# DIY pH testing-- Cabbage water



## Cichlidsrule

This is an easy and fast way to test the pH of your tank without having to go out and buy those expensive kits.
1. Buy some RED cabbage (it won't work with regular), throw about five or six leaves into a pot, and boil it. With water, of course.
2. You should see the water start to change color in about two minutes, but it takes about fifteen to get it a good and dark blue (it should be almost purple).
3. Once the water has turned a dark blue, remove the cabbage leaves from the pot.
4. Measure out about 3 drops of your tank's water into a dish. Add about 3 drops of the cabbage water. If the tank water turns pale pink, your water is too acidic. If the tank water turns pale green, your water is too basic. If the water color stays dark blue, your tank water is neutral.


----------



## Buggy

Now thats a cool idea, I may just have to try that. Have you checked it against the chemical test kit to see how accurate it is?


----------



## harif87

That sounds radical. Got to see if that works.

Could the cabbage water be stored?

How big of a pot of water do you boil it in?


----------



## Cichlidsrule

Yes, cabbage water can be stored-- in a CLOSED container in the refridgerator. It should stay for couple weeks.

I wouldn't boil too much, as you only need a few drops. A small pot should do the trick.

And yes, it works. To see it in action, put it in a few drops of vinegar & watch it turn bright pink!


----------



## harif87

Cichlidsrule said:


> I wouldn't boil too much, as you only need a few drops. A small pot should do the trick.


I would imagine that the concentration of the "red stuff" would affect how easy it would turn (or resist turning) colors. And if it turns pink,exactly how acidy is it? i.e. what pH is considered color turning?


----------



## wm_crash

Howdy,

Red cabbage soup as pH meter was one of my high school chemistry experiments. The tough part was to do the calibration. I remember that the color code results varied wildly amongst the groups in the class, but I don't know what the variation was due to.

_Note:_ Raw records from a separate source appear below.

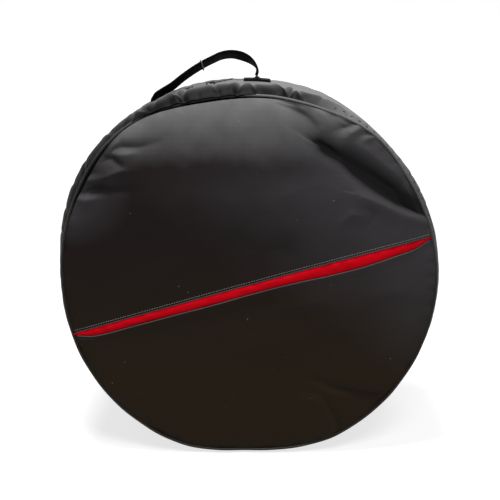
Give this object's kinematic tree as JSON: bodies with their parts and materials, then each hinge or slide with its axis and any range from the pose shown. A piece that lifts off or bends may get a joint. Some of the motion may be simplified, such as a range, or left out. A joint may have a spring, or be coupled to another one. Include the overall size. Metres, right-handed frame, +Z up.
{
  "type": "snare drum bag",
  "caption": "Round padded drum bag standing on its rim, with a zipped front lid, a slash pocket and a webbing handle.",
  "frame": {"origin": "middle of the bag's footprint on the floor", "axes": "+Z up, front panel with the pocket towards -Y, +X to the right seen from the front"},
  "size_m": [0.4, 0.18, 0.4324],
  "materials": {
    "shell": "coated black nylon with a soft grey sheen",
    "piping": "worn satin piping",
    "foam": "matt closed-cell foam",
    "lining": "plain weave lining",
    "pocket_liner": "red nylon",
    "hem": "folded and topstitched hem",
    "webbing": "ribbed webbing",
    "thread": "pale thread",
    "zip": "black coil zip",
    "slider": "dark plated zip metal"
  },
  "bodies": {
    "root": {"back_panel": "shell", "back_foam": "foam", "back_lining": "lining", "back_piping": "piping", "back_seam_binding": "hem", "body_wall": "shell", "body_wall_foam": "foam", "body_wall_lining": "lining", "hinge_web": "shell", "hinge_web_foam": "foam", "hinge_web_lining": "lining", "zip_tape_body": "zip", "zip_coil_body": "zip", "zip_end_tab_left": "shell", "zip_end_tab_right": "shell", "handle_patch_left": "webbing", "handle_patch_right": "webbing"},
    "lid": {"front_upper_panel": "shell", "pocket_front": "shell", "pocket_back": "pocket_liner", "pocket_hem": "hem", "pocket_mouth_binding": "hem", "front_foam": "foam", "front_lining": "lining", "front_piping": "piping", "front_seam_binding": "hem", "lid_skirt": "shell", "lid_skirt_foam": "foam", "lid_skirt_lining": "lining", "zip_tape_lid": "zip", "zip_coil_lid": "zip"},
    "slider_left": {"zip_slider_left": "slider"},
    "slider_right": {"zip_slider_right": "slider"},
    "pull_left": {"pull_tab_left": "slider"},
    "pull_right": {"pull_tab_right": "slider"},
    "handle": {"handle_strap": "webbing", "strap_thread": "thread"}
  },
  "joints": [
    {"name": "lid_hinge", "type": "hinge", "parent": "root", "child": "lid", "pos_m": [0, -0.084, 0.004], "axis": [1, 0, 0], "range_deg": [0, 88]},
    {"name": "slider_left_run", "type": "hinge", "parent": "root", "child": "slider_left", "pos_m": [0, -0.043, 0.19318], "axis": [0, -1, 0], "range_deg": [0, 134]},
    {"name": "slider_right_run", "type": "hinge", "parent": "root", "child": "slider_right", "pos_m": [0, -0.043, 0.19318], "axis": [0, 1, 0], "range_deg": [0, 163]},
    {"name": "pull_left_flip", "type": "hinge", "parent": "slider_left", "child": "pull_left", "pos_m": [-0.06223, -0.043, 0.3882], "axis": [0, 1, 0], "range_deg": [0, 110]},
    {"name": "pull_right_flip", "type": "hinge", "parent": "slider_right", "child": "pull_right", "pos_m": [-0.04011, -0.043, 0.39392], "axis": [0, -1, 0], "range_deg": [0, 110]},
    {"name": "handle_swing", "type": "hinge", "parent": "root", "child": "handle", "pos_m": [-0.04832, 0.015, 0.38003], "axis": [0.9681, 0, 0.2504], "range_deg": [-21, 69]}
  ]
}
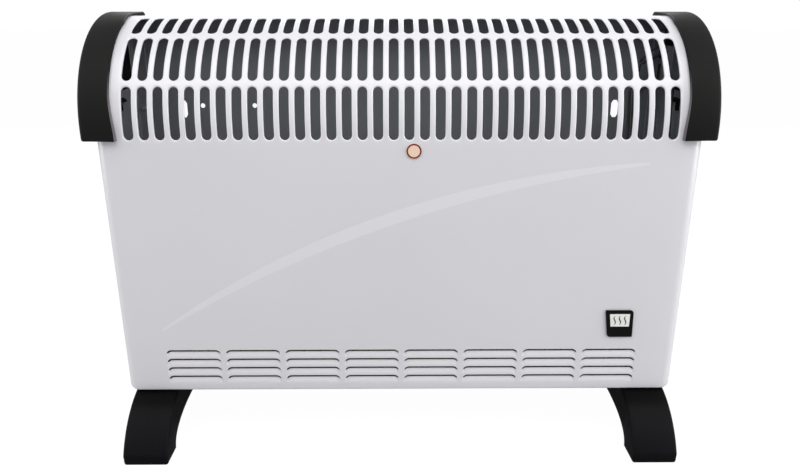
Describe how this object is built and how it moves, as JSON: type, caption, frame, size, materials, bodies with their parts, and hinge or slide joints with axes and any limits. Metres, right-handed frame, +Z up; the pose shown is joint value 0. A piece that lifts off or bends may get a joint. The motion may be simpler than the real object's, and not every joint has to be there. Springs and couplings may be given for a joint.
{
  "type": "convector heater",
  "caption": "Portable convector heater: slotted steel body with a rolled top, plastic end caps, thermostat knob and rocker switches in the right cap, and plastic arch feet.",
  "frame": {"origin": "on the floor, under the middle of the body", "axes": "+X towards the control end, +Y towards the back, +Z up"},
  "size_m": [0.531, 0.2, 0.3894],
  "materials": {
    "white_enamel": "glossy white stove enamel",
    "grey_steel": "dark grey coated sheet steel",
    "cap_plastic": "matte black moulded plastic",
    "foot_plastic": "fine-grained black moulded plastic",
    "knob_plastic": "satin black moulded plastic",
    "switch_plastic": "satin black nylon",
    "rocker_plastic": "gloss black",
    "zinc_steel": "zinc coated sheet steel",
    "nut_steel": "bright zinc plated",
    "mica": "pressed mica board",
    "heating_alloy": "dull resistance alloy",
    "gland_rubber": "black nylon",
    "terminal_ceramic": "cream glazed block",
    "lead_sleeve": "glass fibre sleeve",
    "badge_gloss": "gloss black plate",
    "sticker_print": "red ring printed on a cream disc",
    "screw_zinc": "bright zinc plated"
  },
  "bodies": {
    "heater_body": {"front_shell": "white_enamel", "rear_panel": "white_enamel", "bottom_plate": "grey_steel", "left_end_cap": "cap_plastic", "right_end_cap": "cap_plastic", "left_foot": "foot_plastic", "right_foot": "foot_plastic", "upper_switch_housing": "switch_plastic", "lower_switch_housing": "switch_plastic", "thermostat_body": "zinc_steel", "left_element_bracket": "zinc_steel", "centre_element_bracket": "zinc_steel", "right_element_bracket": "zinc_steel", "heat_shield": "zinc_steel", "thermal_cutout": "zinc_steel", "thermostat_nut": "nut_steel", "front_mica_board": "mica", "rear_mica_board": "mica", "front_heating_wire": "heating_alloy", "rear_heating_wire": "heating_alloy", "cord_gland": "gland_rubber", "terminal_block": "terminal_ceramic", "upper_supply_lead": "lead_sleeve", "thermostat_lead": "lead_sleeve", "front_element_lead": "lead_sleeve", "rear_element_lead": "lead_sleeve", "badge_plate": "badge_gloss", "ring_sticker": "sticker_print", "rear_screw_1": "screw_zinc", "rear_screw_2": "screw_zinc", "rear_screw_3": "screw_zinc", "rear_screw_4": "screw_zinc", "rear_screw_5": "screw_zinc", "rear_screw_6": "screw_zinc", "cap_screw_1": "screw_zinc", "cap_screw_2": "screw_zinc", "cap_screw_3": "screw_zinc", "cap_screw_4": "screw_zinc", "left_bracket_screw": "screw_zinc", "centre_bracket_screw": "screw_zinc", "right_bracket_screw": "screw_zinc", "left_shield_screw": "screw_zinc", "right_shield_screw": "screw_zinc", "foot_screw_1": "screw_zinc", "foot_screw_2": "screw_zinc", "foot_screw_3": "screw_zinc", "foot_screw_4": "screw_zinc"},
    "knob": {"thermostat_knob": "knob_plastic", "thermostat_shaft": "nut_steel"},
    "upper_rocker": {"upper_switch_rocker": "rocker_plastic"},
    "lower_rocker": {"lower_switch_rocker": "rocker_plastic"}
  },
  "joints": [
    {"name": "knob_turn", "type": "hinge", "parent": "heater_body", "child": "knob", "pos_m": [0.2585, 0.008, 0.345], "axis": [-1, 0, 0], "range_deg": [0, 280]},
    {"name": "upper_switch_rock", "type": "hinge", "parent": "heater_body", "child": "upper_rocker", "pos_m": [0.2582, 0.038, 0.357], "axis": [0, -1, 0], "range_deg": [0, 20]},
    {"name": "lower_switch_rock", "type": "hinge", "parent": "heater_body", "child": "lower_rocker", "pos_m": [0.2582, 0.038, 0.333], "axis": [0, -1, 0], "range_deg": [0, 20]}
  ]
}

Also, even with a calibrated solution, you get rather coarse grained pH readings, probably good within 1.0 pH unit.

My take on it is that it's fun, but not good enough if you actually want to know your water pH.

cheers,
wm_crash, the friendly hooligan
AKA #08840, SAA #162, SVAS #120, HOOLIGAN #1
Wilmington, DE


----------



## Cichlidsrule

harif87 said:


> I would imagine that the concentration of the "red stuff" would affect how easy it would turn (or resist turning) colors. And if it turns pink,exactly how acidy is it? i.e. what pH is considered color turning?


Yes that is a downside....cabbage water doesn't tell you exactly what the pH is. It just tells you if it's too acid or too basic. It would be a lot easier if we had some universal indicator or something....but it's still very useful, as it does enable you to find out exactly why your fish might be acting weird


----------



## mousey

At the price of red cabbage it would be cheaper to have a test kit on hand. Only useful if you want the cabbage to eat.


----------



## bigdog-ct

*Outstanding Idea*


----------



## Ricker

Will this work for SW to or just FW. Cause if so I am going to tell all my friends. May I ask how did out. Raniny day? lol


----------